Polar Bear Single Mothers

Polar Bear Single Mothers

ABC’s Neal Karlinsky takes a look at the special bond between Polar Bear mothers and their cubs. Outside of Churchill, Manitoba in the high Canadian Arctic, the most well-studied polar bears emerge from their winter dens.

Every year wildlife photographers flock to the frozen north in late spring to watch the new polar bear cubs emerge from their underground snow caves and glimpse daylight for the first time.

Male bears are hundreds of miles away already, feeding on the still-frozen Hudson Bay. So it is up to the mother bears to teach their cubs all they need to know to survive.

World Wildlife Fund biologist Pete Ewins says that mother bears used to have two cubs each year. Now it is much more common to see a mother polar bear with only one. “The bears are definitely in decline,” he adds.

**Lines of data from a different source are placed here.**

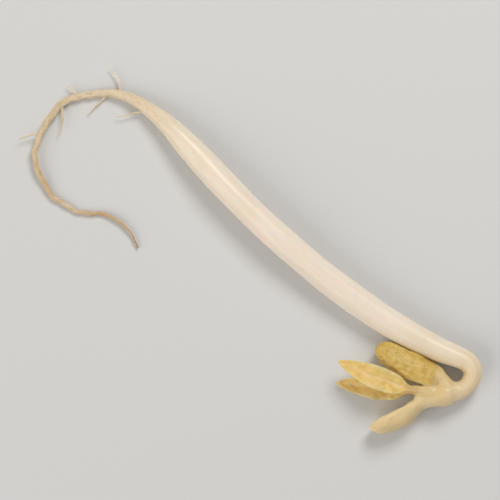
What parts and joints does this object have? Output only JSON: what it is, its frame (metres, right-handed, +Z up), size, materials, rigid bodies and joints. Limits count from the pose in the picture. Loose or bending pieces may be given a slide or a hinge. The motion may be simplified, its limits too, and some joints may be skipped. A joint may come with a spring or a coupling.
{
  "type": "mung bean sprout",
  "caption": "Plump pale sprout lying on its side, with a hooked head, the halves of its bean, its first pair of leaves and a thin curled root.",
  "frame": {"origin": "on the surface that the sprout lies on, under the middle of its box", "axes": "+Z up from the surface; +X along the box's long side, from the root's end to the hook's end; +Y across it"},
  "size_m": [0.0618, 0.049, 0.0048],
  "materials": {
    "stem_flesh": "moist, waxy and slightly see-through white flesh, tan towards the hook and the root",
    "bean_flesh": "mottled ochre-yellow bean flesh, dull and finely wrinkled",
    "leaf_blade": "thin soft yellow blade with fine veins"
  },
  "bodies": {
    "root": {"stem_with_root": "stem_flesh", "cotyledon_inner": "bean_flesh", "cotyledon_outer": "bean_flesh", "first_leaf_upper": "leaf_blade", "first_leaf_lower": "leaf_blade"}
  },
  "joints": []
}
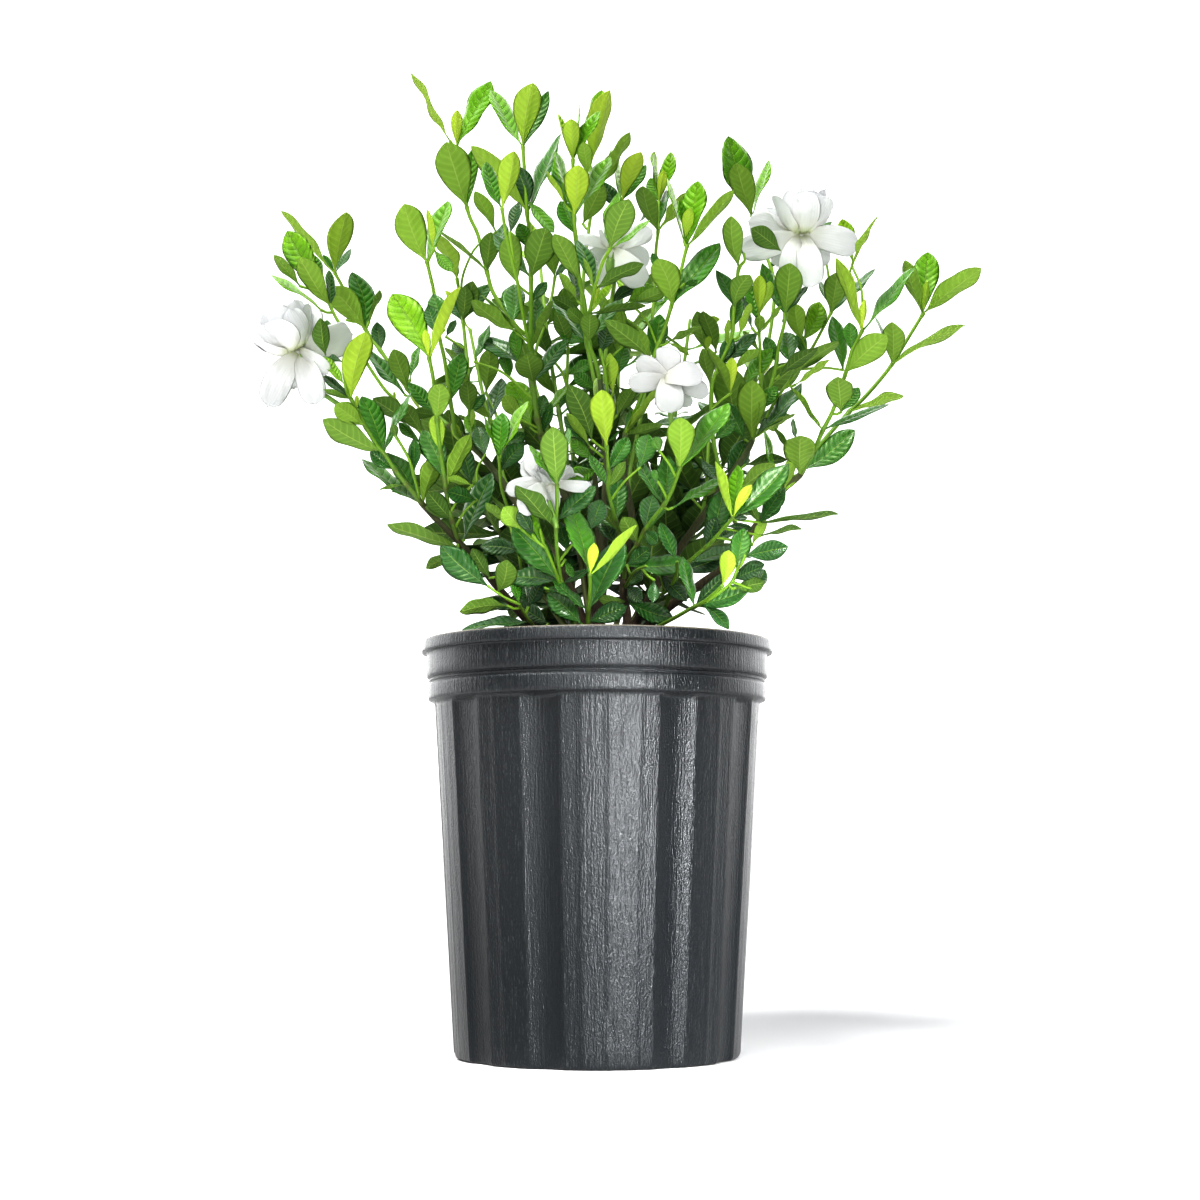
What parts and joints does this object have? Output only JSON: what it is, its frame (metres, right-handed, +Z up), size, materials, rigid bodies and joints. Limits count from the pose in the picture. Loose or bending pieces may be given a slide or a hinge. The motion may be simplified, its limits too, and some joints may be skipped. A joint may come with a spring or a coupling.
{
  "type": "potted gardenia shrub",
  "caption": "Bushy gardenia shrub with glossy green leaves and double white flowers, growing in a dark nursery pot with upright channels.",
  "frame": {"origin": "middle of the pot's flat underside", "axes": "+Z up along the pot axis; the front of the plant, with most flowers, faces -Y; +X is to the right seen from the front"},
  "size_m": [0.5059, 0.3682, 0.6959],
  "materials": {
    "pot_plastic": "satin, slightly worn",
    "soil": "loose bark and peat mix",
    "bark": "matte bark",
    "foliage": "glossy upper faces, matte undersides",
    "petals": "soft matte",
    "calyx_green": "satin"
  },
  "bodies": {
    "root": {"nursery_pot": "pot_plastic", "potting_soil": "soil", "main_stems": "bark", "leafy_shoot_01": "foliage", "leafy_shoot_02": "foliage", "leafy_shoot_03": "foliage", "leafy_shoot_04": "foliage", "leafy_shoot_05": "foliage", "leafy_shoot_06": "foliage", "leafy_shoot_07": "foliage", "leafy_shoot_08": "foliage", "leafy_shoot_09": "foliage", "leafy_shoot_10": "foliage", "leafy_shoot_11": "foliage", "leafy_shoot_12": "foliage", "leafy_shoot_13": "foliage", "leafy_shoot_14": "foliage", "leafy_shoot_15": "foliage", "leafy_shoot_16": "foliage", "leafy_shoot_17": "foliage", "leafy_shoot_18": "foliage", "leafy_shoot_19": "foliage", "leafy_shoot_20": "foliage", "leafy_shoot_21": "foliage", "leafy_shoot_22": "foliage", "leafy_shoot_23": "foliage", "leafy_shoot_24": "foliage", "leafy_shoot_25": "foliage", "leafy_shoot_26": "foliage", "leafy_shoot_27": "foliage", "leafy_shoot_28": "foliage", "leafy_shoot_29": "foliage", "leafy_shoot_30": "foliage", "leafy_shoot_31": "foliage", "leafy_shoot_32": "foliage", "leafy_shoot_33": "foliage", "leafy_shoot_34": "foliage", "leafy_shoot_35": "foliage", "leafy_shoot_36": "foliage", "leafy_shoot_37": "foliage", "leafy_shoot_38": "foliage", "leafy_shoot_39": "foliage", "leafy_shoot_40": "foliage", "leafy_shoot_41": "foliage", "leafy_shoot_42": "foliage", "leafy_shoot_43": "foliage", "leafy_shoot_44": "foliage", "leafy_shoot_45": "foliage", "leafy_shoot_46": "foliage", "flower_left_corolla": "petals", "flower_left_calyx": "calyx_green", "flower_right_corolla": "petals", "flower_right_calyx": "calyx_green", "flower_top_corolla": "petals", "flower_top_calyx": "calyx_green", "flower_middle_corolla": "petals", "flower_middle_calyx": "calyx_green", "flower_low_corolla": "petals", "flower_low_calyx": "calyx_green"}
  },
  "joints": []
}
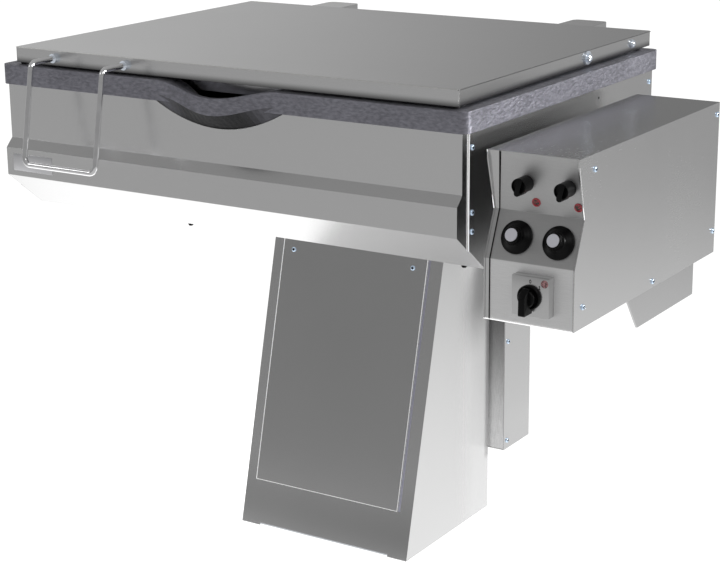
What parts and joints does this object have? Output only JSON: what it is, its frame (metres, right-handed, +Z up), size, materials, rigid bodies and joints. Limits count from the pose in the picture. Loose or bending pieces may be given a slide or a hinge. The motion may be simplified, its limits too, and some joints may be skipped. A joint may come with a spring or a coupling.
{
  "type": "tilting bratt pan",
  "caption": "Tilting bratt pan: cast pan with pouring lip and hinged lid on a raked pedestal, motor tilt gear, and a control box carried on a side beam.",
  "frame": {"origin": "centre of the pedestal's floor bolt pattern, on the floor", "axes": "+X to the operator's right across the pan and control box, +Y to the rear where the lid is hinged, +Z up"},
  "size_m": [1.0726, 0.84, 0.9],
  "materials": {
    "stainless_sheet": "brushed",
    "zinc_steel": "zinc plated",
    "cast_iron_dark": "as cast, oiled",
    "bright_steel": "polished",
    "painted_steel": "satin paint",
    "gear_steel": "ground",
    "bronze": "turned",
    "black_plastic": "matt",
    "grey_plastic": "matt",
    "red_lens": "gloss",
    "copper_alloy": "drawn",
    "dark_sheath": "heat tinted",
    "mineral_wool": "fibrous",
    "rubber_pad": "matt"
  },
  "bodies": {
    "frame": {"base_plate": "painted_steel", "pedestal_casing": "stainless_sheet", "pedestal_door": "stainless_sheet", "bearing_cheeks": "painted_steel", "cheek_tie_bars": "zinc_steel", "bearing_bushes": "bronze", "gearbox": "painted_steel", "drive_motor": "painted_steel", "frame_bolts": "zinc_steel", "rear_housing": "zinc_steel", "rear_housing_cover": "stainless_sheet", "din_rail": "zinc_steel", "contactors": "black_plastic", "terminal_block": "grey_plastic", "cable_gland": "grey_plastic", "cross_beam": "stainless_sheet", "box_bracket": "stainless_sheet", "control_box_shell": "stainless_sheet", "control_box_inner_cover": "stainless_sheet", "control_fascia": "stainless_sheet", "casing_screws": "zinc_steel", "rotary_switches": "grey_plastic", "thermostats": "copper_alloy", "switch_plate": "grey_plastic", "pilot_lights": "red_lens", "limit_switches": "black_plastic"},
    "pan": {"pan_casting": "cast_iron_dark", "front_panel": "stainless_sheet", "side_panel_left": "stainless_sheet", "side_panel_right": "stainless_sheet", "rear_panel": "stainless_sheet", "bottom_panel": "stainless_sheet", "pan_fasteners": "zinc_steel", "insulation_mat": "mineral_wool", "heating_elements": "dark_sheath", "element_clamps": "zinc_steel", "temperature_probes": "copper_alloy", "tilt_frame": "painted_steel", "tilt_shaft": "bright_steel", "tilt_gear_segment": "gear_steel", "shaft_collars": "zinc_steel", "hinge_brackets": "painted_steel", "hinge_pins": "bright_steel", "hinge_springs": "zinc_steel"},
    "lid": {"lid_shell": "stainless_sheet", "lid_liner": "stainless_sheet", "lid_side_bars": "zinc_steel", "lid_bolts": "zinc_steel", "lid_buffers": "rubber_pad", "hinge_housings": "stainless_sheet", "lid_handle": "bright_steel", "handle_nuts": "zinc_steel"},
    "pinion": {"drive_pinion": "gear_steel"},
    "zone_knob_left": {"zone_knob_left": "black_plastic"},
    "zone_knob_right": {"zone_knob_right": "black_plastic"},
    "thermostat_knob_left": {"thermostat_knob_left": "black_plastic", "thermostat_cap_left": "grey_plastic"},
    "thermostat_knob_right": {"thermostat_knob_right": "black_plastic", "thermostat_cap_right": "grey_plastic"},
    "main_switch_knob": {"main_switch_knob": "black_plastic"}
  },
  "joints": [
    {"name": "pan_tilt", "type": "hinge", "parent": "frame", "child": "pan", "pos_m": [0, -0.027, 0.585], "axis": [1, 0, 0], "range_deg": [0, 80]},
    {"name": "lid_hinge", "type": "hinge", "parent": "pan", "child": "lid", "pos_m": [0, 0.3075, 0.868], "axis": [-1, 0, 0], "range_deg": [0, 85]},
    {"name": "pinion_turn", "type": "hinge", "parent": "frame", "child": "pinion", "pos_m": [0.032, 0.02314, 0.52525], "axis": [1, 0, 0], "range_deg": [-165, 2]},
    {"name": "zone_switch_left", "type": "hinge", "parent": "frame", "child": "zone_knob_left", "pos_m": [0.5344, -0.39919, 0.77229], "axis": [0, -1, 0], "range_deg": [-135, 135]},
    {"name": "zone_switch_right", "type": "hinge", "parent": "frame", "child": "zone_knob_right", "pos_m": [0.6018, -0.39919, 0.77229], "axis": [0, -1, 0], "range_deg": [-135, 135]},
    {"name": "thermostat_left", "type": "hinge", "parent": "frame", "child": "thermostat_knob_left", "pos_m": [0.5204, -0.40308, 0.69012], "axis": [0, -0.9219, 0.3875], "range_deg": [-270, 0]},
    {"name": "thermostat_right", "type": "hinge", "parent": "frame", "child": "thermostat_knob_right", "pos_m": [0.5878, -0.40308, 0.69012], "axis": [0, -0.9219, 0.3875], "range_deg": [-270, 0]},
    {"name": "main_switch", "type": "hinge", "parent": "frame", "child": "main_switch_knob", "pos_m": [0.5585, -0.417, 0.6135], "axis": [0, -1, 0], "range_deg": [-45, 0]}
  ],
  "couplings": [
    {"joint": "pinion_turn", "follows": "pan_tilt", "ratio": -2}
  ]
}
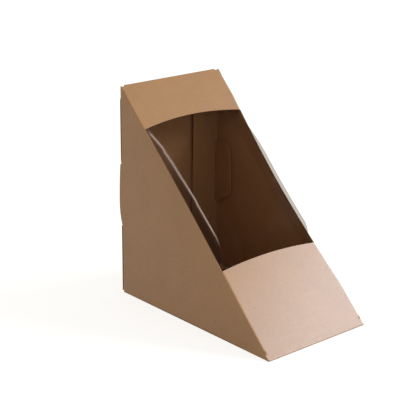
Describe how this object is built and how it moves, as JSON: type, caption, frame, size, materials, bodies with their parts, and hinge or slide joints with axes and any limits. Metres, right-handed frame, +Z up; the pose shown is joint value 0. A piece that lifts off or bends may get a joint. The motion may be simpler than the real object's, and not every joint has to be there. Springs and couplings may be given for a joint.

According to the World Wildlife Fund the biggest threat to the bears is climate change. The conservation groups says the Arctic is especially hard hit, with winter temperatures in northeastern Canada now more than 18 degrees Fahrenheit warmer than normal, and continuing to climb.

The photographers shiver in the minus 40 degree temperatures so the Arctic is still cold. But significantly warmer winter temperatures melt sea ice that polar bears depend on to reach seals and other food. That means malnourished mothers are having to trudge through deep snow longer in search of food, which jeopardizes their ability to bring bear cubs to full term.